You didn't see his face. You imagine you probably would if you keep walking long enough to pass him after his turn around point, but with your luck it would be in a dark spot of the sidewalk and you'd miss it again. It's bizarre the way you're just out walking your dog, minding your own business, and still feel like you are the lunatic stalker. As if you could have somehow predicted he'd be out running at this particular location and this particular time, as if you're not the one who has this routine already.
It doesn't take long for you to put together the sequence of events and realize that the original plan of seeing his face is deeply flawed. It would be fucking meaningless because you still have no proof that he is Plain House Guy. In order for this to work you need solid evidence. You need to see him coming back home.
It's impossible to know how long of a run he's taking, but you do know how far this sidewalk goes and it's not forever. He's traveling faster than you, and if you don't turn around in time he'll pass you from behind again, AND you won't see where he lives. With a soft click of your tongue you're turning your dog around and heading back home. You're relying on dumb luck now, because if you're a few minutes too early you'll have to wait around and it will be suspicious. If you're a few minutes too late he'll pass you, and, one, it would look very strange if you suddenly pick up into a run only when he's in front, and, two, you simply do not want to run. Even for a mysterious stranger.

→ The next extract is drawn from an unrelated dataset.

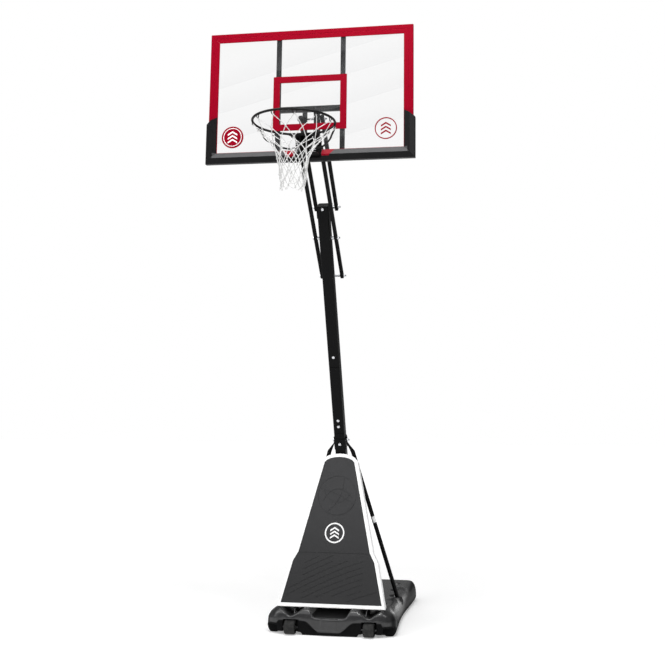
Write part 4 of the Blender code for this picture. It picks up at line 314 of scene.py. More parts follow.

Lady Luck is on your side. You hear quick footsteps slowing behind you right as you turn back onto your street. A cooldown, of course. Only you feel like he should be breathing heavier than he is. That observation only lasts a split second in your head though, because you finally realize what this means. He's heading home in the same direction. He is almost definitively the Plain House Guy.
The face. You can't lose this chance to see the face. It would be the most natural thing to glance over your shoulder right now. You're a woman, alone at night, and a man is trailing behind you. It's almost weirder if you don't look.
But this isn't any random stranger. He's your random stranger who you've mentally adopted, and you know in your heart that it would be an unacceptable breach in honor to steal his likeness now while he's unaware. But you're coming up on the offshoot street, and your house is straight ahead while he will have to turn right. And you'll look back and watch him do it. Five paces left. Two. One. Keeping your shoulders loose and natural, you look back, and…
He's not looking at you. He's not even looking in your fucking direction. The bastard is headed down the side street towards his house, with his head turned completely the other way.